The Los Angeles Times has a good follow-up to the Axium story today that spells out the ramifications of the company’s closure on those who have payroll funds deposited there.

From the piece:

“It’s a mess,” said writer-producer Jody Savin, who with her writer-director husband, Randall Miller, had “tens of thousands” of dollars frozen in an Axium payroll account for their upcoming feature film, “Bottle Shock.”

Still, they consider themselves better off than some other Axium clients who were required to deposit a percentage of payroll amounts to be processed by the Los Angeles company.

“We have a friend who had just wired them $500,000 to do payroll when they went down,” Savin said. “For a small movie, that’s crippling.”

When might Savin and others see their money again?

The short answer is “not in the immediate future,” said Howard Ehrenberg, the court-appointed bankruptcy trustee who now oversees Axium’s finances.

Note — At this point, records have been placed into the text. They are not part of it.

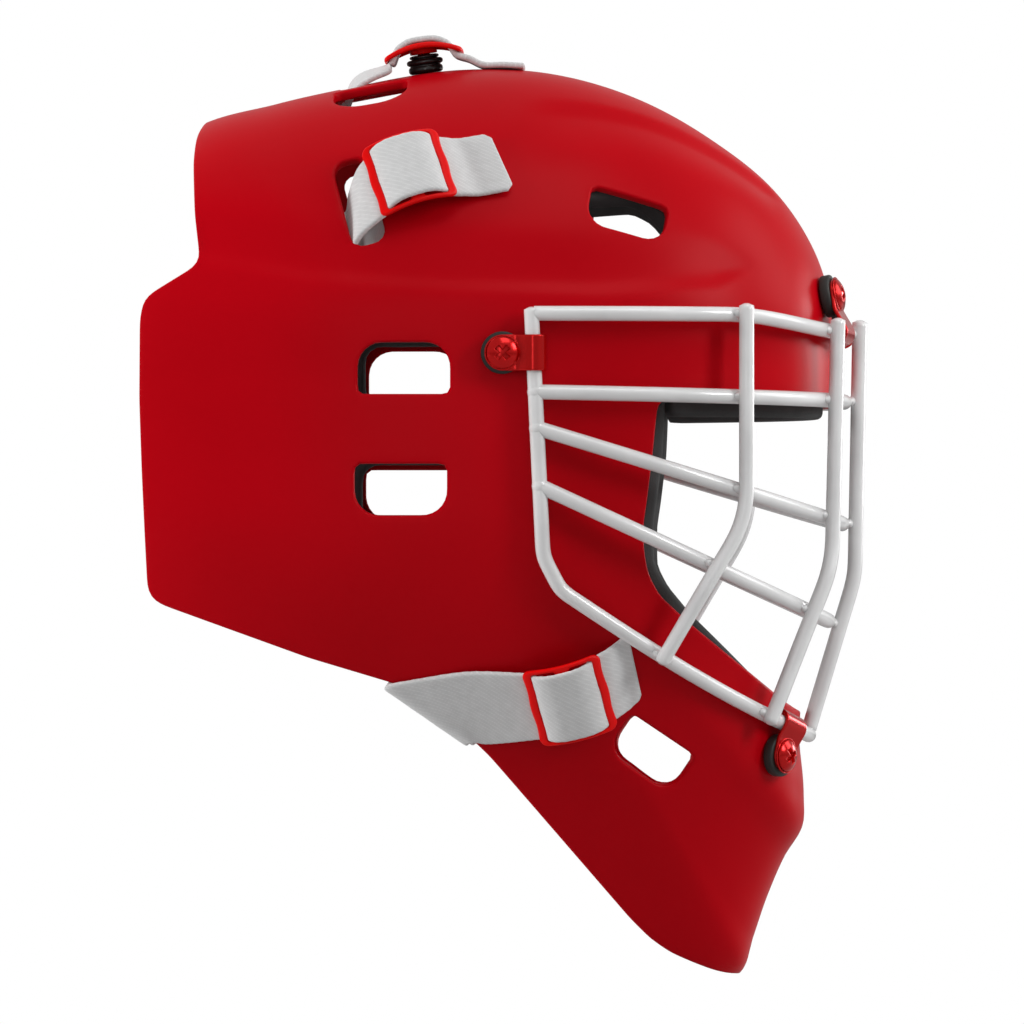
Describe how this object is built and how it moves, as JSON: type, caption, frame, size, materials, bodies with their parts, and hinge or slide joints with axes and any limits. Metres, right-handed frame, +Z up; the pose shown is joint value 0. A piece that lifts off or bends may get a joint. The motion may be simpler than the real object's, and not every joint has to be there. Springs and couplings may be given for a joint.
{
  "type": "hockey goalie mask",
  "caption": "Hockey goalie mask: moulded red shell with a round-wire cage held by clips, foam liner, rear plate and an elastic strap harness with buckles on snap studs.",
  "frame": {"origin": "centre of the head space, midway between the ears at the height of the brow", "axes": "+X the way the wearer faces, +Y to the wearer's left, +Z up"},
  "size_m": [0.2907, 0.2254, 0.379],
  "materials": {
    "shell_plastic": "satin",
    "liner_foam": "matte",
    "cage_wire": "gloss",
    "red_fittings": "gloss",
    "washer_rubber": "matte",
    "steel": "satin",
    "stud_plastic": "matte",
    "buckle_plastic": "satin",
    "elastic": "woven",
    "plate_plastic": "matte"
  },
  "bodies": {
    "mask": {"shell": "shell_plastic", "forehead_pad": "liner_foam", "crown_pad": "liner_foam", "temple_pad_left": "liner_foam", "temple_pad_right": "liner_foam", "ear_pad_left": "liner_foam", "ear_pad_right": "liner_foam", "cheek_pad_left": "liner_foam", "cheek_pad_right": "liner_foam", "chin_pad": "liner_foam", "cage_frame": "cage_wire", "cage_brow_bar": "cage_wire", "cage_middle_bar": "cage_wire", "cage_lower_bar": "cage_wire", "cage_side_bar_left": "cage_wire", "cage_side_bar_right": "cage_wire", "cage_inner_bar_left": "cage_wire", "cage_inner_bar_right": "cage_wire", "cage_centre_bar": "cage_wire", "side_clips": "red_fittings", "top_clips": "red_fittings", "chin_clips": "red_fittings", "clip_washers": "washer_rubber", "clip_screws": "red_fittings", "clip_nuts": "steel", "strap_studs": "stud_plastic", "stud_nuts": "steel", "top_strap": "elastic", "upper_strap_left": "elastic", "upper_strap_right": "elastic", "lower_strap_left": "elastic", "lower_strap_right": "elastic"},
    "rear_plate": {"back_plate": "plate_plastic", "back_plate_pad": "liner_foam", "strap_anchors": "elastic", "anchor_rivets": "steel"},
    "top_buckle_set": {"top_buckle": "buckle_plastic", "top_tail": "elastic"},
    "upper_left_buckle_set": {"upper_buckle_left": "buckle_plastic", "upper_tail_left": "elastic"},
    "upper_right_buckle_set": {"upper_buckle_right": "buckle_plastic", "upper_tail_right": "elastic"},
    "lower_left_buckle_set": {"lower_buckle_left": "buckle_plastic", "lower_tail_left": "elastic"},
    "lower_right_buckle_set": {"lower_buckle_right": "buckle_plastic", "lower_tail_right": "elastic"}
  },
  "joints": [
    {"name": "back_plate_slide", "type": "slide", "parent": "mask", "child": "rear_plate", "axis": [-1, 0, 0], "range_m": [0, 0.03], "stiffness_N_per_m": 800, "deforming": ["top_strap", "upper_strap_left", "upper_strap_right", "lower_strap_left", "lower_strap_right"]},
    {"name": "top_buckle_swivel", "type": "hinge", "parent": "mask", "child": "top_buckle_set", "pos_m": [-0.0145, 0, 0.1524], "axis": [-0.1409, 0, 0.99], "range_deg": [-8, 8], "stiffness_Nm_per_rad": 0.5, "deforming": ["top_strap"]},
    {"name": "upper_left_buckle_swivel", "type": "hinge", "parent": "mask", "child": "upper_left_buckle_set", "pos_m": [-0.0188, 0.0844, 0.106], "axis": [-0.0976, 0.8516, 0.5151], "range_deg": [-8, 8], "stiffness_Nm_per_rad": 0.5, "deforming": ["upper_strap_left"]},
    {"name": "upper_right_buckle_swivel", "type": "hinge", "parent": "mask", "child": "upper_right_buckle_set", "pos_m": [-0.0188, -0.0844, 0.106], "axis": [-0.0976, -0.8516, 0.5151], "range_deg": [-8, 8], "stiffness_Nm_per_rad": 0.5, "deforming": ["upper_strap_right"]},
    {"name": "lower_left_buckle_swivel", "type": "hinge", "parent": "mask", "child": "lower_left_buckle_set", "pos_m": [0.044, 0.08526, -0.097], "axis": [0.0565, 0.9147, -0.4001], "range_deg": [-8, 8], "stiffness_Nm_per_rad": 0.5, "deforming": ["lower_strap_left"]},
    {"name": "lower_right_buckle_swivel", "type": "hinge", "parent": "mask", "child": "lower_right_buckle_set", "pos_m": [0.044, -0.08526, -0.097], "axis": [0.0565, -0.9147, -0.4001], "range_deg": [-8, 8], "stiffness_Nm_per_rad": 0.5, "deforming": ["lower_strap_right"]}
  ]
}
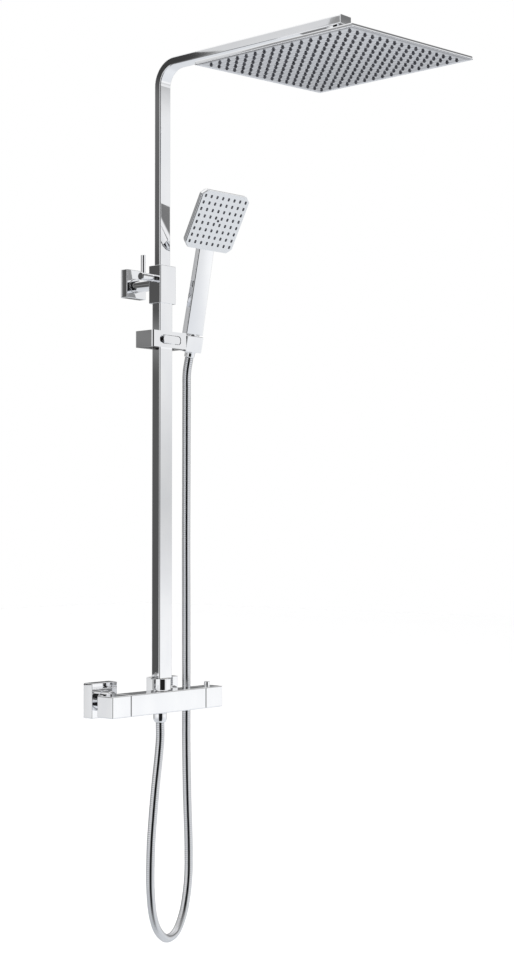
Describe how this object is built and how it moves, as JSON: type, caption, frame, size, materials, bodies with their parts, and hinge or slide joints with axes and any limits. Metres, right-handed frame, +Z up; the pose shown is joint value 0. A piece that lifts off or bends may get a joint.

He said Axium’s largest creditor, Golden Tree Asset Management, a New York investment firm, seized $22 million from company accounts that had secured a $140-million loan on which Axium defaulted.

“Those were funds that belonged to all of the customers of Axium as well as Axium’s own funds,” Ehrenberg said of the seized cash.

Golden Tree declined to comment Wednesday.

Ehrenberg said he was now trying to sell company assets, including a proprietary software program known as RightsMax, to recoup money for creditors. Among the largest, apparently, is the Internal Revenue Service.

“I understand that the IRS is owed tens of millions of dollars in unpaid payroll taxes,” he said.